So nachvollziehbar dieser Wunsch nach öffentlicher Freude auch ist: Die Veröffentlichung von Kinderfotos in sozialen Netzwerken ist längst kein harmloser Akt mehr. Immer mehr Eltern posten regelmäßig Bilder ihrer Kinder – oft ohne sich über die damit verbundenen Risiken und rechtlichen Rahmenbedingungen im Klaren zu sein.
Denn so schnell ein Foto hochgeladen ist, so schwer lässt es sich wieder entfernen. Was einmal im Netz ist, verbreitet sich rasant – oft unkontrollierbar. Hinzu kommt: Kinder können sich nicht gegen die Veröffentlichung wehren. Sie haben keine Stimme in der Entscheidung, ob ihr Bild im Internet landet – obwohl genau das erhebliche Folgen für ihr Persönlichkeitsrecht haben kann.
Neben rechtlichen Fragen stehen dabei vor allem auch ganz reale Gefahren im Raum: Pädokriminelle sammeln Kinderbilder systematisch, künstliche Intelligenz kann Gesichter auslesen und Bewegungsprofile erstellen, und selbst gut gemeinte Bilder können Jahre später zur Quelle von Cybermobbing oder Bloßstellung werden.
Dieser Beitrag zeigt Ihnen, welche rechtlichen Vorgaben Sie beim Teilen von Kinderfotos beachten müssen, welche Gefahren im digitalen Raum tatsächlich bestehen – und wie Sie verantwortungsvoll mit diesem sensiblen Thema umgehen.
Das allgemeine Persönlichkeitsrecht von Kindern
Wer darf überhaupt über die Veröffentlichung entscheiden?
Rechtliche Grundlagen: Was sagt das Gesetz?
Gefahren und Risiken bei der Veröffentlichung von Kinderbildern
Plattform-spezifische Besonderheiten (Facebook, Instagram, TikTok)
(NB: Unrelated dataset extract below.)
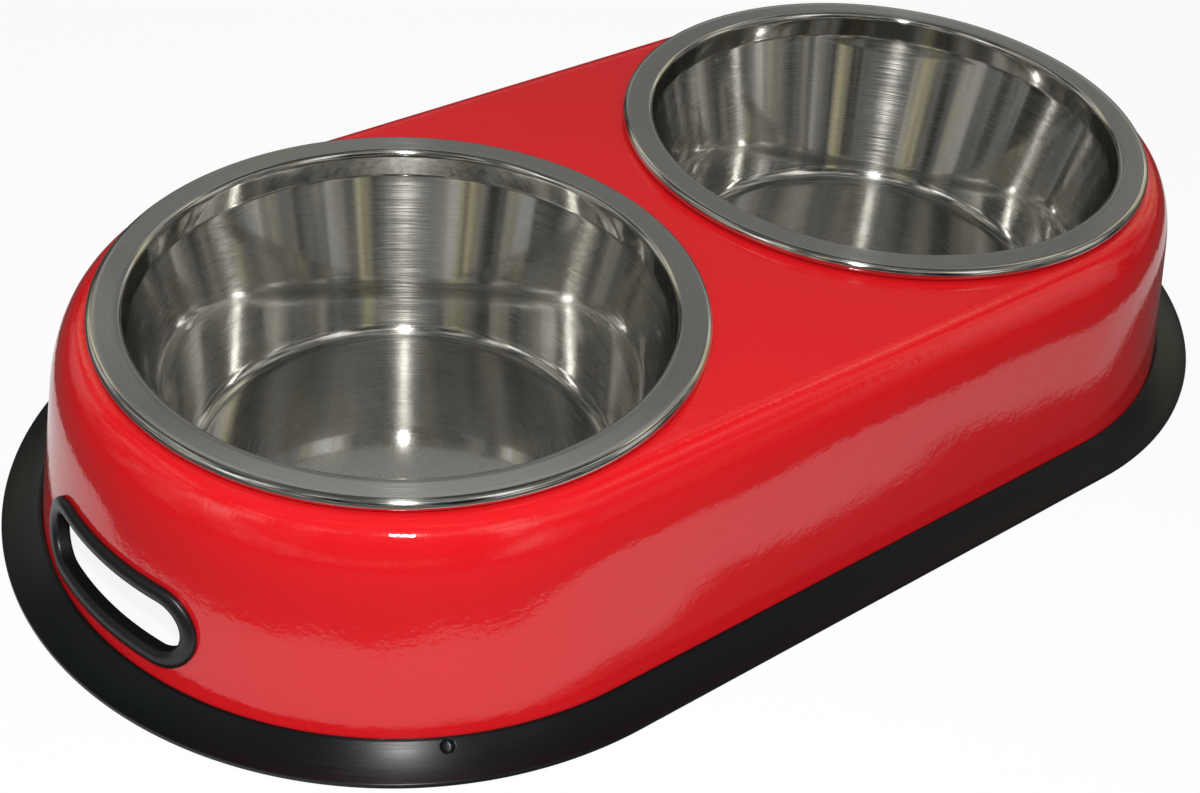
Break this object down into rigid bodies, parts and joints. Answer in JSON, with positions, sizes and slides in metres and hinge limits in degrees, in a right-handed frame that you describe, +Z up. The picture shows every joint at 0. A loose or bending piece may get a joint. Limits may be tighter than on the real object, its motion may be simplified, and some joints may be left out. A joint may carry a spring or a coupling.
{
  "type": "double pet bowl",
  "caption": "Low stadium-shaped feeding stand with lift-out steel bowls, finger slots in its rounded ends and a rubber foot ring.",
  "frame": {"origin": "on the ground under the middle of the stand", "axes": "+X along the stand from the left bowl to the right bowl, +Y to the back, +Z up"},
  "size_m": [0.485, 0.269, 0.0814],
  "materials": {
    "housing_paint": "gloss red enamel with fine orange peel",
    "foot_rubber": "matte moulded rubber",
    "trim_rubber": "satin moulded rubber",
    "bowl_steel": "satin rim, polished and finely scratched inside"
  },
  "bodies": {
    "stand": {"housing_shell": "housing_paint", "base_ring": "foot_rubber", "handle_grommet_left": "trim_rubber", "handle_grommet_right": "trim_rubber"},
    "left_bowl": {"bowl_left": "bowl_steel"},
    "right_bowl": {"bowl_right": "bowl_steel"}
  },
  "joints": [
    {"name": "left_bowl_lift", "type": "slide", "parent": "stand", "child": "left_bowl", "axis": [0, 0, 1], "range_m": [0, 0.09]},
    {"name": "right_bowl_lift", "type": "slide", "parent": "stand", "child": "right_bowl", "axis": [0, 0, 1], "range_m": [0, 0.09]}
  ]
}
Handlungsempfehlungen für Eltern
Fazit: Verantwortung beginnt mit einem Klick
Das allgemeine Persönlichkeitsrecht von Kindern
Kinder sind keine kleinen Erwachsenen – jedenfalls nicht in rechtlicher Hinsicht. Ihr Schutz genießt im deutschen Recht eine herausgehobene Stellung, insbesondere wenn es um das allgemeine Persönlichkeitsrecht geht. Dieses leitet sich aus Artikel 1 Absatz 1 und Artikel 2 Absatz 1 des Grundgesetzes ab und schützt die Würde und freie Entfaltung der Persönlichkeit jedes Menschen – und zwar von Geburt an.
Schutz der Privatsphäre und Persönlichkeitsentwicklung
Ein zentrales Element des Persönlichkeitsrechts ist der Schutz der Privatsphäre. Gerade bei Kindern ist dieser Schutz besonders wichtig, da sie sich noch in der Phase der Entwicklung befinden. Sie können häufig nicht abschätzen, was es bedeutet, wenn persönliche Informationen – etwa Fotos – im Internet landen und potenziell weltweit abrufbar sind. Der digitale Abdruck, den ein Kind durch Bilder im Netz hinterlässt, kann es ein Leben lang begleiten – ob es das will oder nicht.
Die Veröffentlichung eines Kinderfotos kann damit nicht nur einen einmaligen Eingriff darstellen, sondern langfristige Auswirkungen auf die Persönlichkeitsentfaltung des Kindes haben. Ein Bild aus dem Kindergarten kann noch Jahre später in Suchmaschinen oder Chatgruppen kursieren – und unter Umständen in einem ganz anderen Kontext auftauchen als ursprünglich gedacht.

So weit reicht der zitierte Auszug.